_DESCRIPTION OF THE TASK_. What do the lines from the top of the data through the line with "the round end." say? Quote them exactly and include both ends.

_AVAILABLE DATA_.

==*==

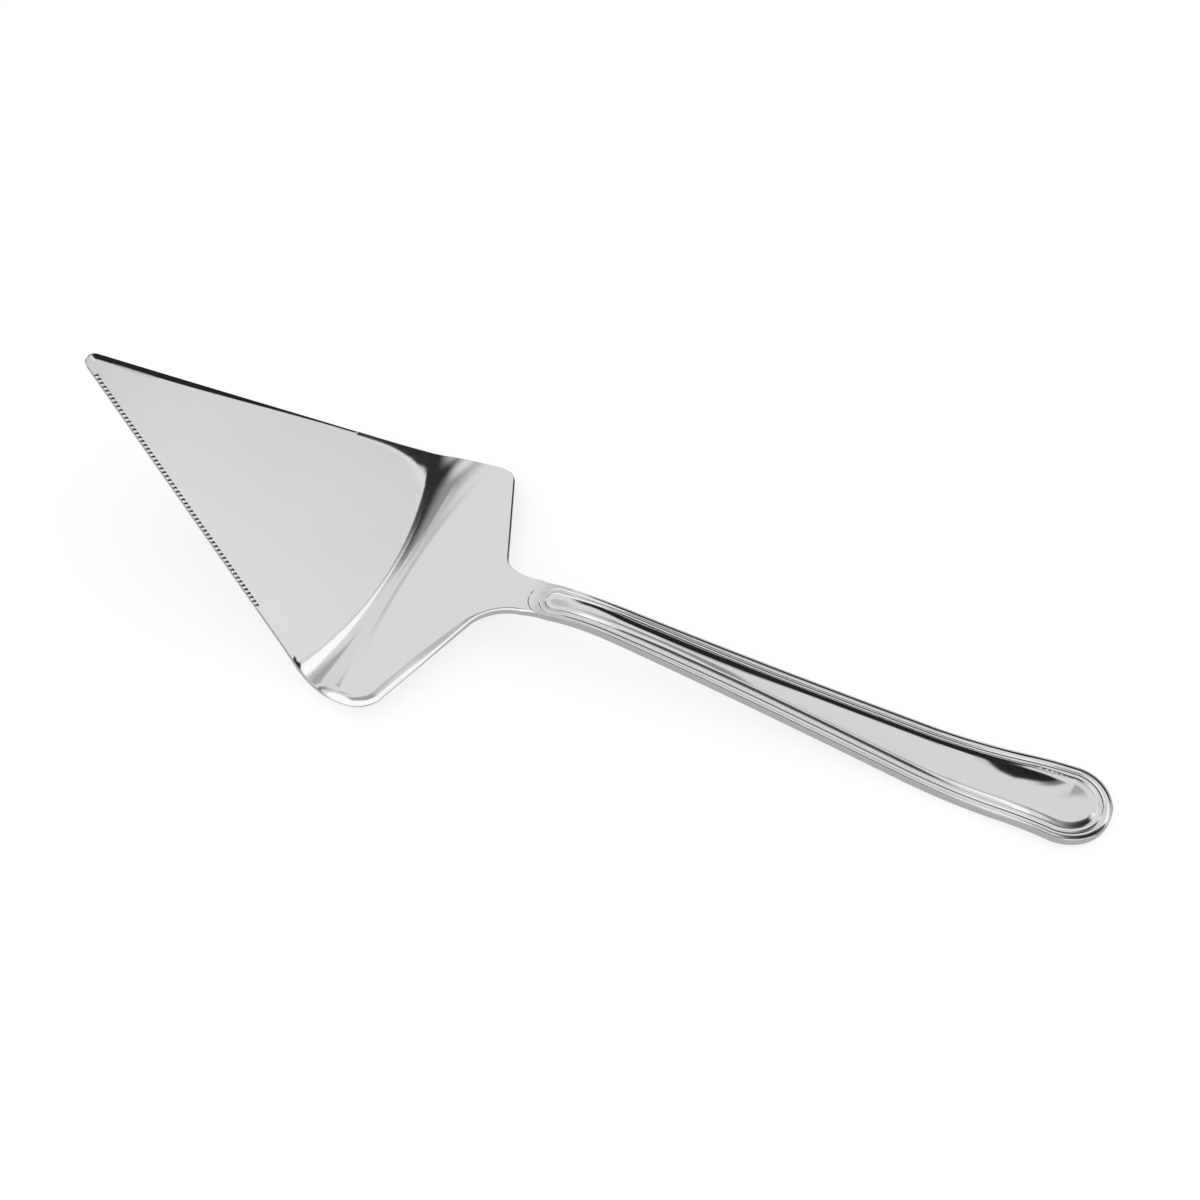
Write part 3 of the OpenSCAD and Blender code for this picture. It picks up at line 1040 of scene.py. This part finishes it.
    def half_rows(self, side: Side) -> Array:
        """Return the rows of one half, from the joint to the round end.

        Args:
            side: Which long edge of the handle.

        Returns:
            Points by row and column, from under the middle over the edge to the top middle.
        """
        lines = self.lines
        nose = lines.joint_x + self.nose_setback
        nose_half = float(lines.half_handle(nose))
        sides = np.linspace(nose, lines.round_x, self.side_rows)[1:-1]
        flat = np.zeros(len(sides))
        turn = np.linspace(0, math.pi / 2, self.round_rows)
        angle = np.concatenate([turn - math.pi / 2, flat, turn])
        centre = self.by_row(nose, sides, lines.round_x)
        rim_half = self.by_row(nose_half, lines.half_handle(sides), lines.handle_width / 2)
        squash = self.by_row(math.cos(lines.joint_tilt), flat, math.cos(lines.end_slope))
        rim_round = self.edge_round * blend(centre - lines.joint_x, self.edge_round_grows)
        panel = self.border(centre) + self.thread_spacing + self.thread_groove / 2
        inset = self.spread(rim_half, rim_round, panel)
        radius = rim_half[:, None] - inset
        x = centre[:, None] + squash[:, None] * radius * np.sin(angle)[:, None]
        y = radius * np.cos(angle)[:, None]
        x, y = self.reach_joint(x, y, inset, angle, nose, nose_half)
        relief = self.relief(np.broadcast_to(centre[:, None], inset.shape), inset, rim_half[:, None], side)
        rows = self.wrap(x, y, relief, angle, lines.slope(centre), rim_round)
        rows[..., 1] *= side.value
        return rows

    def wrap(self, x: Array, y: Array, relief: Array, angle: Array, slope: Array,
             rim_round: Array) -> Array:
        """Lift the top points, round the rim below them and lay the underside.

        Args:
            x: Places along, by row and column from the rim to the middle.
            y: Places across.
            relief: Heights over the server's lines.
            angle: Which way each row faces, from straight sideways.
            slope: Slope of each row's centre.
            rim_round: Radius of the rim's rounding, by row.

        Returns:
            Points by row and column.
        """
        lines = self.lines
        normal = lines.bent_normal(x)
        base = np.stack([x, y, lines.rise(x)], axis=-1)
        top = base + normal * relief[..., None]
        forward = np.sin(angle)
        outward = np.stack([forward * np.cos(slope), np.cos(angle), forward * np.sin(slope)], axis=-1)
        below = base[:, :1] - normal[:, :1] * lines.thickness(x[:, :1])[..., None]
        rim = Steelworker.rounded_rim(base[:, :1], below, normal[:, :1], outward[:, None, :],
                                      rim_round[:, None, None], self.edge_angles)
        share = np.linspace(1.0, 0.0, self.under_columns)
        under_x = x[:, :1] + (x[:, -1:] - x[:, :1]) * share
        under_y = y[:, :1] + (y[:, -1:] - y[:, :1]) * share
        under = np.stack([under_x, under_y, lines.rise(under_x)], axis=-1)
        under = under - lines.bent_normal(under_x) * lines.thickness(under_x)[..., None]
        return np.concatenate([under, *rim, top], axis=1)

    def spread(self, half: Array, rim_round: Array, panel: Array) -> Array:
        """Place the columns: even over the border, then even over the panel.

        Args:
            half: Half width, by row.
            rim_round: Where the columns start, by row.
            panel: Where the panel starts, by row.

        Returns:
            Distances in from the rim, by row and column.
        """
        edge, seam, middle = rim_round[:, None], panel[:, None], half[:, None]
        border = mix(edge, seam, np.linspace(0, 1, self.border_columns))
        crown = mix(seam, middle, np.linspace(0, 1, self.panel_columns + 1)[1:])
        return np.concatenate([border, crown], axis=1)

    def reach_joint(self, x: Array, y: Array, inset: Array, angle: Array, nose: float,
                    nose_half: float) -> tuple[Array, Array]:
        """Stretch the land in front of the border forward to the round joint.

        Args:
            x: Places along, by row and column from the rim to the middle.
            y: Places across.
            inset: Distances in from the rim.
            angle: Which way each row faces, from straight sideways.
            nose: Place along of the middle of the border's round front.
            nose_half: Half the width there.

        Returns:
            The stretched places along and across.
        """
        lines = self.lines
        turn = angle[:, None]
        share = fall_off(inset, self.border_at_neck - self.thread_groove / 2) * (turn < 0)
        joint_x = lines.joint_x + lines.joint_radius * math.cos(lines.joint_tilt) * np.sin(turn)
        joint_y = np.minimum(lines.joint_radius * np.cos(turn), nose_half)
        nose_x = nose + nose_half * math.cos(lines.joint_tilt) * np.sin(turn)
        nose_y = nose_half * np.cos(turn)
        return x + (joint_x - nose_x) * share, y + (joint_y - nose_y) * share

    def dress(self, piece: bpy.types.Object) -> None:
        """Give the handle its finish and its place in the frame.

        Args:
            piece: The handle.
        """
        piece.data.materials.append(self.steel.make())
        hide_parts("handle")
        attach(piece, "root")


@dataclass(frozen=True)
class Patch:
    """A soft-edged lamp or dark card of the surround, by its turn from the far side and its climb.

    Angles are in degrees, and a positive turn is toward the handle end. Each edge is a pair: where the patch
    starts to show and where it covers all. A patch can lean, so that its low and high edges rise or fall
    with the turn, and its level can rise across it.
    """

    left: Span
    right: Span
    low: Span
    high: Span
    level: float
    level_rise: float = 0.0
    level_across: Span = (0.0, 1.0)
    level_direction: Span = (0.63, 0.777)
    lean: float = 0.0
    lean_from: float = 0.0
    lean_span: float = 0.0
    both_ways: bool = False

    def cover(self, light: Signal | float, turn: Signal, climb: Signal) -> Signal:
        """Return the light with this patch laid over it.

        Args:
            light: The light so far.
            turn: Direction round the object.
            climb: Direction over the horizon.

        Returns:
            The light after it.
        """
        side = turn.math("ABSOLUTE") if self.both_ways else turn
        level = self.level
        if self.level_rise:
            across = turn * self.level_direction[0] + climb * self.level_direction[1]
            level = across.between(*self.level_across) * self.level_rise + self.level
        upright = climb
        if self.lean:
            leaning = (self.lean_from - turn).math("MAXIMUM", 0.0).math("MINIMUM", self.lean_span)
            upright = climb - leaning * self.lean
        shape = side.between(*self.left) * side.between(*self.right)
        shape = shape * upright.between(*self.low) * upright.between(*self.high)
        return shape * (level - light) + light


@dataclass
class Studio:
    """The pale floor, the soft surround that the steel mirrors, and the camera."""

    pose: RestingPose
    camera_place: tuple[float, float, float] = (-1.6, -577.4, 806.4)
    look_at: tuple[float, float, float] = (133.2, 18.8, 15.0)
    roll: float = math.radians(0.52)
    focal: float = 4290.8
    picture: float = 1200.0
    sensor: float = 36.0
    camera_range: Span = (0.01, 50.0)
    floor_size: float = 6.0
    floor_gap: float = 0.0002
    floor_paint: float = 0.9
    floor_glow: float = 0.62
    floor_mirrored: float = 0.5
    floor_mirrored_behind: float = 0.05
    floor_behind: Span = (0.0, 0.035)
    soft_light: float = 0.45
    open_light: float = 0.85
    brightest: float = 1.2
    patches: tuple[Patch, ...] = (
        # White high over the serrated side, for the drooped rim
        Patch((-75, -65), (-32, -42), (62, 67), (84, 78), 1.0),
        # Grey ribbon along the rim of the shoulder, and white outside it
        Patch((-80, -72), (-48, -53), (34, 39), (53, 49), 0.42),
        Patch((-125, -115), (-40, -48), (50, 53), (84, 76), 1.2),
        # Grey beside the bend, on its serrated and on its plain side
        Patch((-20, -3), (13, 3), (38, 45), (57, 54), 0.44),
        Patch((-44, -12), (44, 30), (50, 57), (68, 62), 0.32),
        # Grey ribbon round the serrated side's corner
        Patch((-45, -38), (-12, -20), (49, 52), (62, 58), 0.62, lean=-0.6, lean_from=-20, lean_span=30),
        # Graded light for the flat of the blade
        Patch((2, 6), (95, 80), (-10, 0), (54, 52), 0.576, 0.37, (48.6, 61)),
        # White for the start of the bend on the serrated side
        Patch((8, 16), (32, 29.5), (45, 46.3), (52.5, 49.5), 1.2),
        # Dark for the start of the bend on the plain side, and for the raised lip
        Patch((-4, 22), (70, 62), (45.4, 47.2), (72, 58), 0.03, lean=0.65, lean_from=33, lean_span=10),
        Patch((40.3, 41.5), (70, 62), (43.2, 44), (72, 58), 0.03),
        # Even light for the middle panel of the handle
        Patch((-15, -10), (17, 13), (48.2, 49.2), (55, 53.8), 0.82, lean=0.12, lean_from=9, lean_span=24),
        Patch((-26, -21), (-3, -7), (44.5, 46), (54, 52.3), 0.82),
        Patch((-34, -30), (-12, -16), (43, 45), (52, 49.5), 0.82),
        # Dark on the far side, for the plain side of the handle and for its swell
        Patch((-27, -22), (44, 36), (-20, -8), (41, 37), 0.02),
        Patch((-28, -23), (24, 18), (33, 36), (43.3, 41.3), 0.02),
        Patch((-14, -9), (24, 18), (30, 38), (46, 43), 0.02),
        # Dark for the flanks of the teeth
        Patch((46, 52), (92, 80), (10, 20), (47, 42), 0.03),
        # Dark round the camera
        Patch((145, 158), (200, 190), (22, 32), (89, 84), 0.08, both_ways=True),
    )

    def camera(self) -> None:
        """Put up the camera at the photograph's view."""
        places = self.pose.lay_down(np.array([self.camera_place, self.look_at]))
        eye, target = Vector(places[0]), Vector(places[1])
        bpy.ops.object.camera_add(location=eye)
        camera = bpy.context.object
        aim = (target - eye).to_track_quat("-Z", "Y")
        camera.rotation_euler = (aim @ Quaternion((0.0, 0.0, 1.0), self.roll)).to_euler()
        camera.data.sensor_width = self.sensor
        camera.data.lens = self.focal / self.picture * self.sensor
        camera.data.clip_start, camera.data.clip_end = self.camera_range
        bpy.context.scene.camera = camera

    def floor(self) -> None:
        """Lay the pale floor, white to the camera and softly shaded by the server."""
        Steelworker.deselect()
        bpy.ops.mesh.primitive_plane_add(size=self.floor_size, location=(0, 0, -self.floor_gap))
        floor = bpy.context.object
        floor.name = "floor"
        material = bpy.data.materials.new("pale_floor")
        material.use_nodes = True
        nodes = Nodes(material.node_tree)
        path = nodes.add("ShaderNodeLightPath")
        paint = nodes.add("ShaderNodeBsdfDiffuse", {}, {"Color": (*[self.floor_paint] * 3, 1.0)})
        glow = nodes.add("ShaderNodeEmission", {}, {"Color": WHITE, "Strength": self.floor_glow})
        place = nodes.add("ShaderNodeSeparateXYZ", {}, {0: nodes.add("ShaderNodeTexCoord").outputs["Object"]})
        behind = Signal(nodes, place.outputs["Y"]).between(*self.floor_behind)
        near, far = (nodes.add("ShaderNodeEmission", {}, {"Color": WHITE, "Strength": strength})
                     for strength in (self.floor_mirrored, self.floor_mirrored_behind))
        white = nodes.add("ShaderNodeAddShader", {}, {0: paint.outputs[0], 1: glow.outputs[0]})
        seen = nodes.mix(path.outputs["Is Camera Ray"], paint, white)
        done = nodes.mix(path.outputs["Is Glossy Ray"], seen, nodes.mix(behind, near, far))
        nodes.add("ShaderNodeOutputMaterial", {}, {"Surface": done.outputs[0]})
        floor.data.materials.append(material)

    def surround(self) -> None:
        """Fill the world with soft lights and dark gaps between them, for the steel to mirror."""
        scene = bpy.context.scene
        world = bpy.data.worlds.new("studio")
        scene.world = world
        world.use_nodes = True
        nodes = Nodes(world.node_tree)
        path = nodes.add("ShaderNodeLightPath")
        direction = nodes.add("ShaderNodeTexCoord").outputs["Generated"]
        unit = nodes.add("ShaderNodeVectorMath", {"operation": "NORMALIZE"}, {0: direction}).outputs[0]
        parts = nodes.add("ShaderNodeSeparateXYZ", {}, {0: unit})
        across, back, height = (Signal(nodes, parts.outputs[axis]) for axis in "XYZ")
        turn = across.math("ARCTAN2", back) * math.degrees(1.0)
        climb = height.math("ARCSINE") * math.degrees(1.0)
        light = self.open_light
        for patch in self.patches:
            light = patch.cover(light, turn, climb)
        dark, bright, plain, seen = (
            nodes.add("ShaderNodeBackground", {}, {"Color": WHITE, "Strength": strength})
            for strength in (0.0, self.brightest, self.soft_light, 1.0))
        mirrored = nodes.mix(light * (1 / self.brightest), dark, bright)
        lit = nodes.mix(path.outputs["Is Glossy Ray"], plain, mirrored)
        done = nodes.mix(path.outputs["Is Camera Ray"], lit, seen)
        nodes.add("ShaderNodeOutputWorld", {}, {"Surface": done.outputs[0]})
        scene.view_settings.view_transform = "Standard"

    def build(self) -> None:
        """Set up surround, floor and camera."""
        self.surround()
        self.floor()
        self.camera()


def main() -> None:
    """Build the server and its studio, and report each piece."""
    logging.basicConfig(level=logging.INFO, format="%(name)s: %(message)s")
    lines = ServerLines()
    pose = RestingPose(lines)
    blade = Blade(lines, pose, PolishedSteel("blade_polish", line_direction=(0.0, 1.0, 0.0)), "blade_sheet")
    handle = Handle(lines, pose, PolishedSteel("handle_polish"), "handle_bar")
    for part in (blade, handle):
        piece = part.build()
        part.dress(piece)
        log.info("%s: %d vertices", piece.name, len(piece.data.vertices))
    Studio(pose).build()


if __name__ == "__main__":
    main()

==*==

_ANSWER TO THIS PROBLEM_.
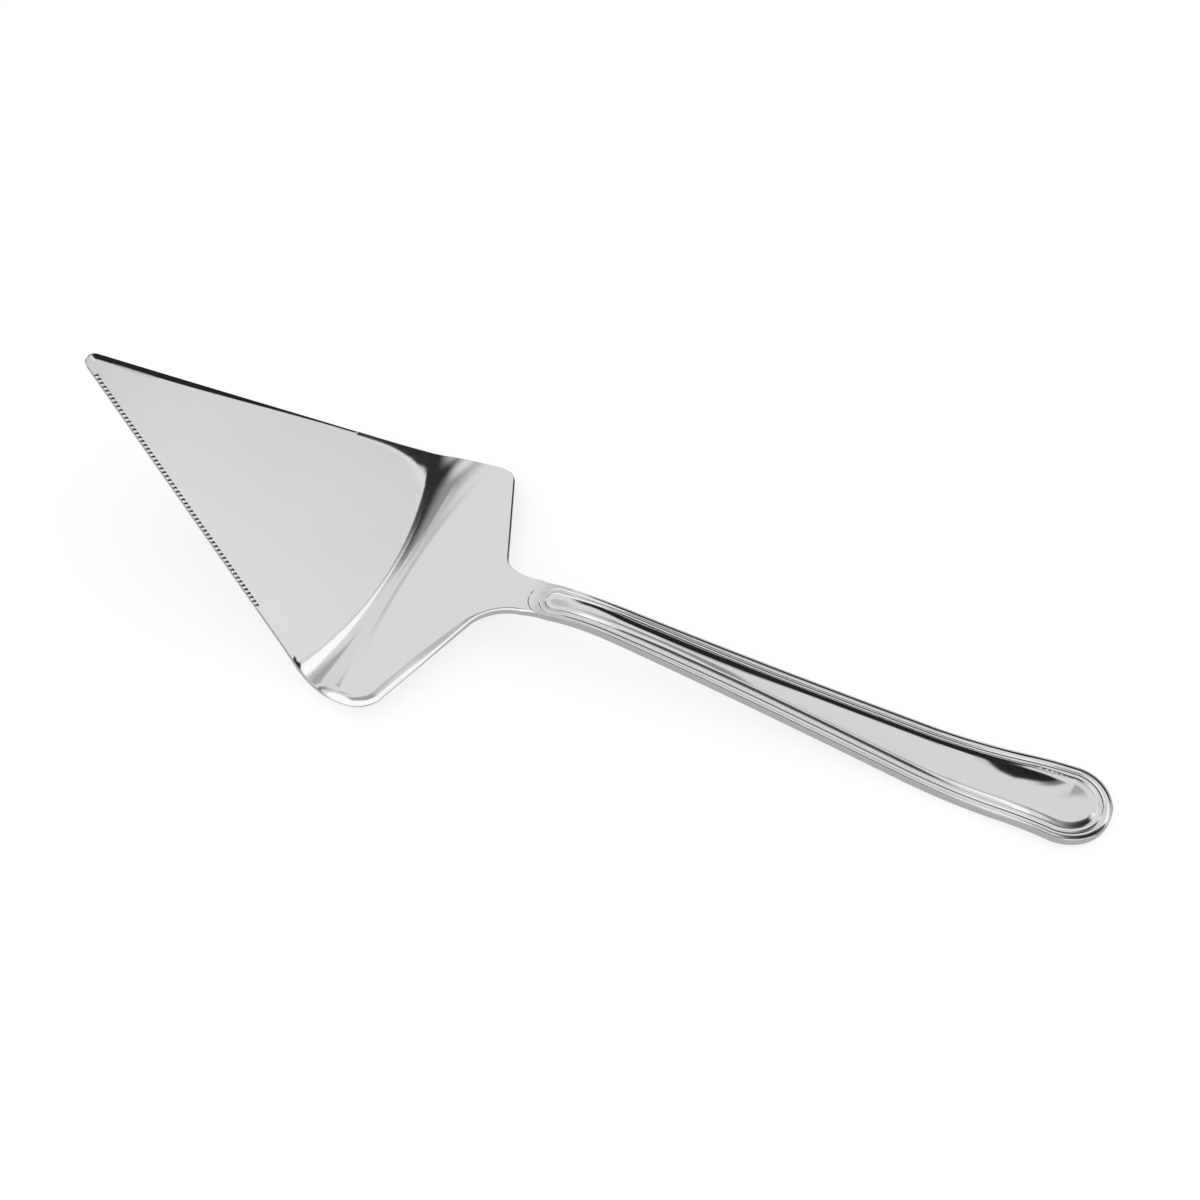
Write part 3 of the OpenSCAD and Blender code for this picture. It picks up at line 1040 of scene.py. This part finishes it.
    def half_rows(self, side: Side) -> Array:
        """Return the rows of one half, from the joint to the round end.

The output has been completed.